What this task involves ▸ Repeat the material exactly, every line of it.

○ ○ ○ ○ ○

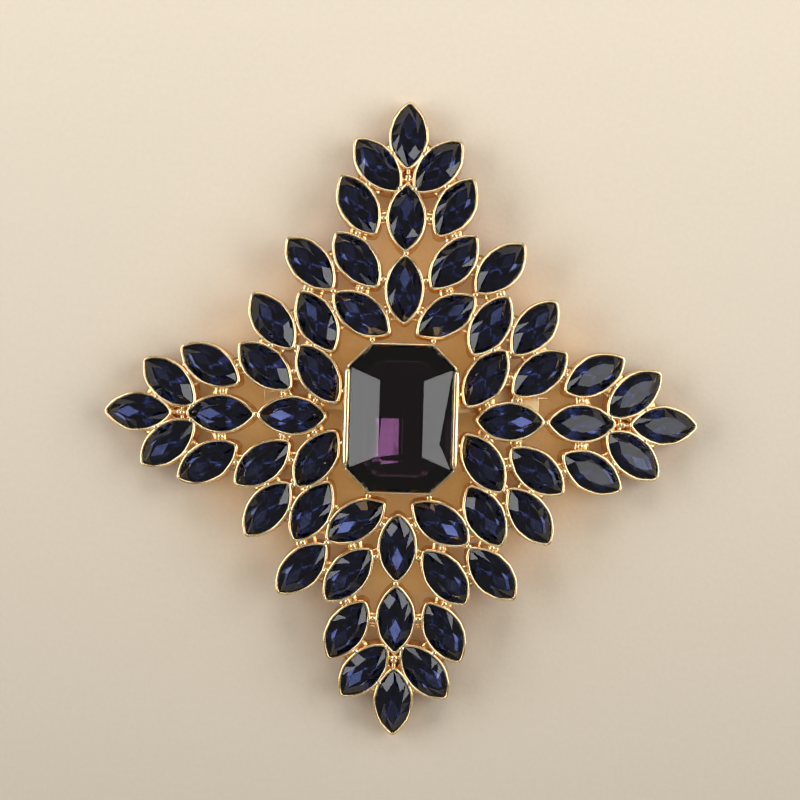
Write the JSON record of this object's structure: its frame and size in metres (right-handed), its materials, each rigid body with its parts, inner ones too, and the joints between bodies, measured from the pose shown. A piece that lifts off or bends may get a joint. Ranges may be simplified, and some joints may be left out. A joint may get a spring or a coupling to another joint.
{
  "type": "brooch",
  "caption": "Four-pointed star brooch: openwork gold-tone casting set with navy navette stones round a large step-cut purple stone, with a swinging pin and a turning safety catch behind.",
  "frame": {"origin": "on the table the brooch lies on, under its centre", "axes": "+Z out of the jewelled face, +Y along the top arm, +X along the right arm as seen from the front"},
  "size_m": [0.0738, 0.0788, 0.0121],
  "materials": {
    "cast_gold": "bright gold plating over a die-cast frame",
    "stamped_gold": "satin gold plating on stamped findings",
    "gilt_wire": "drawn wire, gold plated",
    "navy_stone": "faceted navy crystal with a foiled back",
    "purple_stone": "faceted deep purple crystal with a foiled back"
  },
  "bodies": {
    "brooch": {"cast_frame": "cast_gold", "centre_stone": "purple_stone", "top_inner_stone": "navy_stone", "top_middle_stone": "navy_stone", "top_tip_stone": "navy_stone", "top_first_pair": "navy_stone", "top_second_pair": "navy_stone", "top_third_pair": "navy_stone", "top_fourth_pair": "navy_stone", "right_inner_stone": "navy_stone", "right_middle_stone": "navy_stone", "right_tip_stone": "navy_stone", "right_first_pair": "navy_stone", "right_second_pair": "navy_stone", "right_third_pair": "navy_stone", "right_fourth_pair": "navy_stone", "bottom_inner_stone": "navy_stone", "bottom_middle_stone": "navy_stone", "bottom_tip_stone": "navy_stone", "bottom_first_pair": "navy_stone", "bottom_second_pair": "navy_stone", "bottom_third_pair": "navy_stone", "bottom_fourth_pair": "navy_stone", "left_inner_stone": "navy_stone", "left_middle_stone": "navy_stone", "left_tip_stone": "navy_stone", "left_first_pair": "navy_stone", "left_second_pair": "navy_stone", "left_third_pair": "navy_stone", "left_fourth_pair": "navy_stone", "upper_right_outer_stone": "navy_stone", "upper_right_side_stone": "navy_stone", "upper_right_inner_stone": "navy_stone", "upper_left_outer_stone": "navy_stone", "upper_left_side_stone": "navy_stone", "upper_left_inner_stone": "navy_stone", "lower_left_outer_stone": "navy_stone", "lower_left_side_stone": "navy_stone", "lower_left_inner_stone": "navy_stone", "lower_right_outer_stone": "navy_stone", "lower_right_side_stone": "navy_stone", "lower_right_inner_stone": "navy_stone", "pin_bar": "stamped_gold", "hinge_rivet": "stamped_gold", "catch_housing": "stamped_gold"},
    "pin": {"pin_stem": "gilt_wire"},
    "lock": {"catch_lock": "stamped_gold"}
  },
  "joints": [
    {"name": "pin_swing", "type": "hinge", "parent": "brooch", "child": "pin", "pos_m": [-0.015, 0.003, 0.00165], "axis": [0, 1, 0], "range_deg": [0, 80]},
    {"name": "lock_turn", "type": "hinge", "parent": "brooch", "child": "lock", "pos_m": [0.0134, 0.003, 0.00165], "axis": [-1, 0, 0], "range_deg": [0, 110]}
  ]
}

○ ○ ○ ○ ○

Task solution ▸
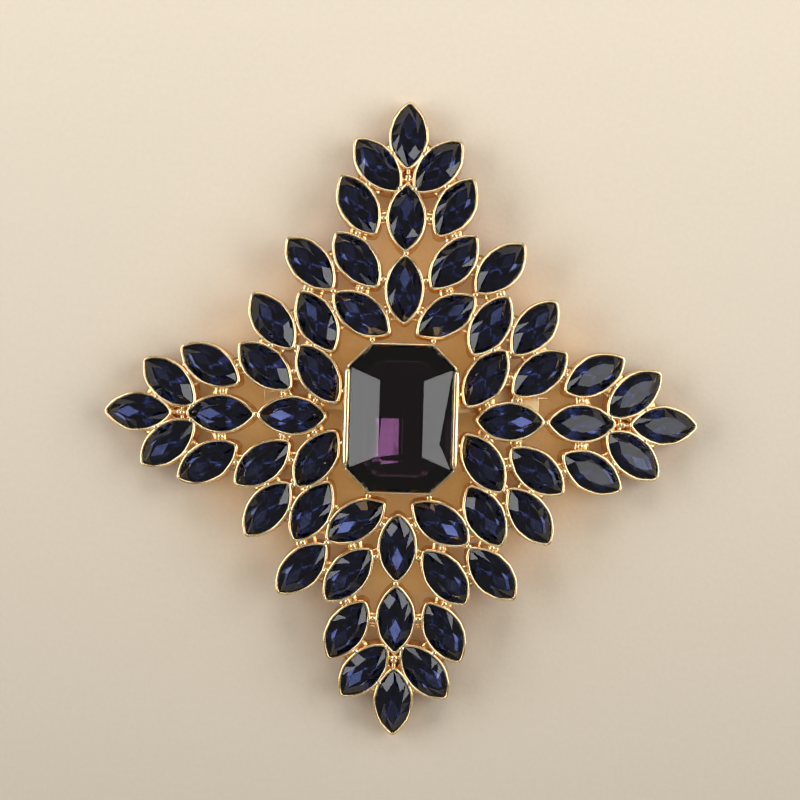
Write the JSON record of this object's structure: its frame and size in metres (right-handed), its materials, each rigid body with its parts, inner ones too, and the joints between bodies, measured from the pose shown. A piece that lifts off or bends may get a joint. Ranges may be simplified, and some joints may be left out. A joint may get a spring or a coupling to another joint.
{
  "type": "brooch",
  "caption": "Four-pointed star brooch: openwork gold-tone casting set with navy navette stones round a large step-cut purple stone, with a swinging pin and a turning safety catch behind.",
  "frame": {"origin": "on the table the brooch lies on, under its centre", "axes": "+Z out of the jewelled face, +Y along the top arm, +X along the right arm as seen from the front"},
  "size_m": [0.0738, 0.0788, 0.0121],
  "materials": {
    "cast_gold": "bright gold plating over a die-cast frame",
    "stamped_gold": "satin gold plating on stamped findings",
    "gilt_wire": "drawn wire, gold plated",
    "navy_stone": "faceted navy crystal with a foiled back",
    "purple_stone": "faceted deep purple crystal with a foiled back"
  },
  "bodies": {
    "brooch": {"cast_frame": "cast_gold", "centre_stone": "purple_stone", "top_inner_stone": "navy_stone", "top_middle_stone": "navy_stone", "top_tip_stone": "navy_stone", "top_first_pair": "navy_stone", "top_second_pair": "navy_stone", "top_third_pair": "navy_stone", "top_fourth_pair": "navy_stone", "right_inner_stone": "navy_stone", "right_middle_stone": "navy_stone", "right_tip_stone": "navy_stone", "right_first_pair": "navy_stone", "right_second_pair": "navy_stone", "right_third_pair": "navy_stone", "right_fourth_pair": "navy_stone", "bottom_inner_stone": "navy_stone", "bottom_middle_stone": "navy_stone", "bottom_tip_stone": "navy_stone", "bottom_first_pair": "navy_stone", "bottom_second_pair": "navy_stone", "bottom_third_pair": "navy_stone", "bottom_fourth_pair": "navy_stone", "left_inner_stone": "navy_stone", "left_middle_stone": "navy_stone", "left_tip_stone": "navy_stone", "left_first_pair": "navy_stone", "left_second_pair": "navy_stone", "left_third_pair": "navy_stone", "left_fourth_pair": "navy_stone", "upper_right_outer_stone": "navy_stone", "upper_right_side_stone": "navy_stone", "upper_right_inner_stone": "navy_stone", "upper_left_outer_stone": "navy_stone", "upper_left_side_stone": "navy_stone", "upper_left_inner_stone": "navy_stone", "lower_left_outer_stone": "navy_stone", "lower_left_side_stone": "navy_stone", "lower_left_inner_stone": "navy_stone", "lower_right_outer_stone": "navy_stone", "lower_right_side_stone": "navy_stone", "lower_right_inner_stone": "navy_stone", "pin_bar": "stamped_gold", "hinge_rivet": "stamped_gold", "catch_housing": "stamped_gold"},
    "pin": {"pin_stem": "gilt_wire"},
    "lock": {"catch_lock": "stamped_gold"}
  },
  "joints": [
    {"name": "pin_swing", "type": "hinge", "parent": "brooch", "child": "pin", "pos_m": [-0.015, 0.003, 0.00165], "axis": [0, 1, 0], "range_deg": [0, 80]},
    {"name": "lock_turn", "type": "hinge", "parent": "brooch", "child": "lock", "pos_m": [0.0134, 0.003, 0.00165], "axis": [-1, 0, 0], "range_deg": [0, 110]}
  ]
}